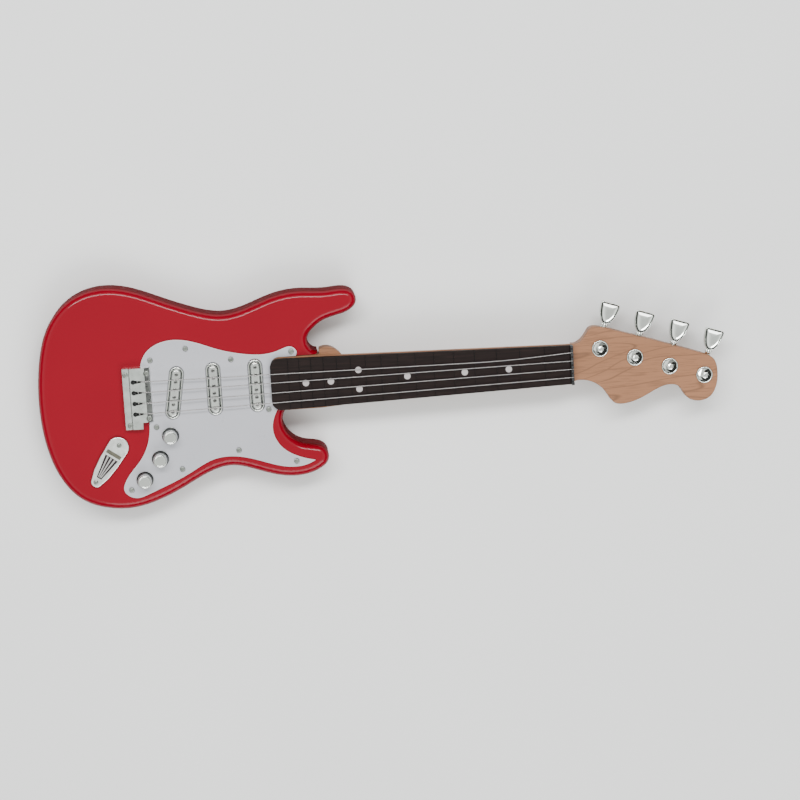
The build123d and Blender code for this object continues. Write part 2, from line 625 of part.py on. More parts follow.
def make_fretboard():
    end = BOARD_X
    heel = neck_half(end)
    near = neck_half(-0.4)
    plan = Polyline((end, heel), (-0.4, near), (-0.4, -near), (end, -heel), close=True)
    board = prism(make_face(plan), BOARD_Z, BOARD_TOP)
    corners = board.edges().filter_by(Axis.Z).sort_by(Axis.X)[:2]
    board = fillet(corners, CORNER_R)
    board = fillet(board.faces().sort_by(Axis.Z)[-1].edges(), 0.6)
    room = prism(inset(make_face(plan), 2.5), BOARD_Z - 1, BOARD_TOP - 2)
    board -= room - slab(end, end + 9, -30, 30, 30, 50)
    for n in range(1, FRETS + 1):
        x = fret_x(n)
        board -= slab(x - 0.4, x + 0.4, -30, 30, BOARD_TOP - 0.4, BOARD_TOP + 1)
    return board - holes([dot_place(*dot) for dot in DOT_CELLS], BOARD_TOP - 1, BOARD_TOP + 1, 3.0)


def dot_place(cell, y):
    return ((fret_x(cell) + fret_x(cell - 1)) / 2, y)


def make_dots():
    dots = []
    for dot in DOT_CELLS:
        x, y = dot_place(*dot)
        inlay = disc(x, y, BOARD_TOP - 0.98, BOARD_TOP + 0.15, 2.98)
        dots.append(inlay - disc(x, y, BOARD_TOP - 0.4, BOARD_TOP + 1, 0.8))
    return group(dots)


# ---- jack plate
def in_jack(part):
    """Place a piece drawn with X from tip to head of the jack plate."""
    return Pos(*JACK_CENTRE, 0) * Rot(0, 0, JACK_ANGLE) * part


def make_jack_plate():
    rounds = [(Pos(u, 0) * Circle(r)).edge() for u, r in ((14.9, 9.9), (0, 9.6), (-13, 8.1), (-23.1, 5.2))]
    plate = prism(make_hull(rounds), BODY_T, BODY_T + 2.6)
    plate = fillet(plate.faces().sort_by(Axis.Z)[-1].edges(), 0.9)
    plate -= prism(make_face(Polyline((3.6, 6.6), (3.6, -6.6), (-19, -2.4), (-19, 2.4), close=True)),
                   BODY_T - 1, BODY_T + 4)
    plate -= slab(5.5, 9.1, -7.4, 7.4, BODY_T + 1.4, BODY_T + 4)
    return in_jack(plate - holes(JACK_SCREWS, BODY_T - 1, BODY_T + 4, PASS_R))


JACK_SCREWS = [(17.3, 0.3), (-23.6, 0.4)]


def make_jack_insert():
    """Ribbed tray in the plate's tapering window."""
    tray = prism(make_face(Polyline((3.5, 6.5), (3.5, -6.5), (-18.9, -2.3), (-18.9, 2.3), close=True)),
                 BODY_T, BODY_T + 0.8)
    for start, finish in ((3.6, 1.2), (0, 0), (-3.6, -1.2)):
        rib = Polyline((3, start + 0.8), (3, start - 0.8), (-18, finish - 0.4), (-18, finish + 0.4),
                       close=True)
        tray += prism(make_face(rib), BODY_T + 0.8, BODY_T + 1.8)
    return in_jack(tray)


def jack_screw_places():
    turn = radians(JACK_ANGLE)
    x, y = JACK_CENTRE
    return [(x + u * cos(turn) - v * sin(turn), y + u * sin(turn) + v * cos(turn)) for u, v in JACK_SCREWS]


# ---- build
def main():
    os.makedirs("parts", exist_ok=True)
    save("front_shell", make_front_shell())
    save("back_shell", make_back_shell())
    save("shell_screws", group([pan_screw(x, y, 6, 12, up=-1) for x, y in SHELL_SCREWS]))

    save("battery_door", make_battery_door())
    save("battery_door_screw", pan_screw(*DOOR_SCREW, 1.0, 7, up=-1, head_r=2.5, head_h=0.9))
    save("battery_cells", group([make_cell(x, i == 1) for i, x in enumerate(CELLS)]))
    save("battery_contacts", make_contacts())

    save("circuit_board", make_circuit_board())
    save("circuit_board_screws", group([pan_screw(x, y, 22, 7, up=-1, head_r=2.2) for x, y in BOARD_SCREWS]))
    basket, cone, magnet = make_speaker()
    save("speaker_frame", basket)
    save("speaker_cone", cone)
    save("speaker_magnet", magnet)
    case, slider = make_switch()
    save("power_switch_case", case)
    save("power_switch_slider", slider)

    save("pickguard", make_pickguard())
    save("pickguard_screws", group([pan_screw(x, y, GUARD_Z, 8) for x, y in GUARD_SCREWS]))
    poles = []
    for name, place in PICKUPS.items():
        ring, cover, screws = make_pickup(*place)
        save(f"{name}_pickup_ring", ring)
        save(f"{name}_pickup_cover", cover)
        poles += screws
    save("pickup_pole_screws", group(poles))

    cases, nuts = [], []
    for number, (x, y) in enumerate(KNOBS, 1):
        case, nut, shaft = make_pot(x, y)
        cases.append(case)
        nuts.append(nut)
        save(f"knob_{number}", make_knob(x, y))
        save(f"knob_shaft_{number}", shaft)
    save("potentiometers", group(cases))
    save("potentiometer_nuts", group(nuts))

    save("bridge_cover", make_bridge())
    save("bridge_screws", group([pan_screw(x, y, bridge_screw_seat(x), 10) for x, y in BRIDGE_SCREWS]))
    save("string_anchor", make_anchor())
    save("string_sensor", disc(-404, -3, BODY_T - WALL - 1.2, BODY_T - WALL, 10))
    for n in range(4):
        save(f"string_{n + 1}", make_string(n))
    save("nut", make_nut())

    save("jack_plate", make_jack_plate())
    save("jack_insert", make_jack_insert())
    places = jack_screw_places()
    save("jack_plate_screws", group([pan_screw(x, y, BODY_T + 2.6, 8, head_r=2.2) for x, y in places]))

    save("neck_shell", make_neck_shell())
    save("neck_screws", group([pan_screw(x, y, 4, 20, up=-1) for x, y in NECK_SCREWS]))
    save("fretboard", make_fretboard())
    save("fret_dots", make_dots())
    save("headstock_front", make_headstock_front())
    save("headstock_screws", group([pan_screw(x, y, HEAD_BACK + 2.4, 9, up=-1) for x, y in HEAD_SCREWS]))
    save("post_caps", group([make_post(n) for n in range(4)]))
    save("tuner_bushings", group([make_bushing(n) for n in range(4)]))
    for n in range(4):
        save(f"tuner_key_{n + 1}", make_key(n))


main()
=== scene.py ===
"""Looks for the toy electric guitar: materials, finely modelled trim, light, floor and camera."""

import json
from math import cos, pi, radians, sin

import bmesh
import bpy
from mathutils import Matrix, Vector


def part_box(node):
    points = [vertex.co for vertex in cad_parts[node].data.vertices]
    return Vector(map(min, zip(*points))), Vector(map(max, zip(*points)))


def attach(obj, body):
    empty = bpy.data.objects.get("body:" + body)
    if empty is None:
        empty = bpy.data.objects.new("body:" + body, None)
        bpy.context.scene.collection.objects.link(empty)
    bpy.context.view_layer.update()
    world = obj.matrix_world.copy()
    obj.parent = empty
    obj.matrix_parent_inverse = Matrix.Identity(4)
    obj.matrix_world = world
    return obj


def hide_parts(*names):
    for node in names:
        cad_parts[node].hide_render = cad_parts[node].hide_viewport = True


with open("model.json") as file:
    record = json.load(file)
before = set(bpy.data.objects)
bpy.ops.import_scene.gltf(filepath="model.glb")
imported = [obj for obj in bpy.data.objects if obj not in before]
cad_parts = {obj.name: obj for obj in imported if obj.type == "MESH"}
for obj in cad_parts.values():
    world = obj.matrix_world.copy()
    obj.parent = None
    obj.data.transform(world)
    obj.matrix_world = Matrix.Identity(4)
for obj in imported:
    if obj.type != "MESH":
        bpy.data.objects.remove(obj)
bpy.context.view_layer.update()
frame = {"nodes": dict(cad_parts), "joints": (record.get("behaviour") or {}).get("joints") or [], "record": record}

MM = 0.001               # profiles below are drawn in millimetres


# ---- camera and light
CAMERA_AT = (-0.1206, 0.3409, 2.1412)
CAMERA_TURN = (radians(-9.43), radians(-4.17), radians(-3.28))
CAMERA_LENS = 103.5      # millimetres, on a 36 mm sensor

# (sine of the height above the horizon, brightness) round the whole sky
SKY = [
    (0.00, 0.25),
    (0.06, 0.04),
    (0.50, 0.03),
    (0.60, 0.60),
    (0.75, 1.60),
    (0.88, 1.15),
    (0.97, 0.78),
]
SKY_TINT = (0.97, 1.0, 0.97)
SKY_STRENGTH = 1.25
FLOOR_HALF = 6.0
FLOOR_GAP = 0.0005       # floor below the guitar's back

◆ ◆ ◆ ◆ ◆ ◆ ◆

__Aim of the exercise__
Reproduce only the lines from the one containing "group([make_bushing(n) for n in range(4)]))" through the one containing "before = set(bpy.data.objects)", inclusive of both.

__Complete output__
    save("tuner_bushings", group([make_bushing(n) for n in range(4)]))
    for n in range(4):
        save(f"tuner_key_{n + 1}", make_key(n))


main()
=== scene.py ===
"""Looks for the toy electric guitar: materials, finely modelled trim, light, floor and camera."""

import json
from math import cos, pi, radians, sin

import bmesh
import bpy
from mathutils import Matrix, Vector


def part_box(node):
    points = [vertex.co for vertex in cad_parts[node].data.vertices]
    return Vector(map(min, zip(*points))), Vector(map(max, zip(*points)))


def attach(obj, body):
    empty = bpy.data.objects.get("body:" + body)
    if empty is None:
        empty = bpy.data.objects.new("body:" + body, None)
        bpy.context.scene.collection.objects.link(empty)
    bpy.context.view_layer.update()
    world = obj.matrix_world.copy()
    obj.parent = empty
    obj.matrix_parent_inverse = Matrix.Identity(4)
    obj.matrix_world = world
    return obj


def hide_parts(*names):
    for node in names:
        cad_parts[node].hide_render = cad_parts[node].hide_viewport = True


with open("model.json") as file:
    record = json.load(file)
before = set(bpy.data.objects)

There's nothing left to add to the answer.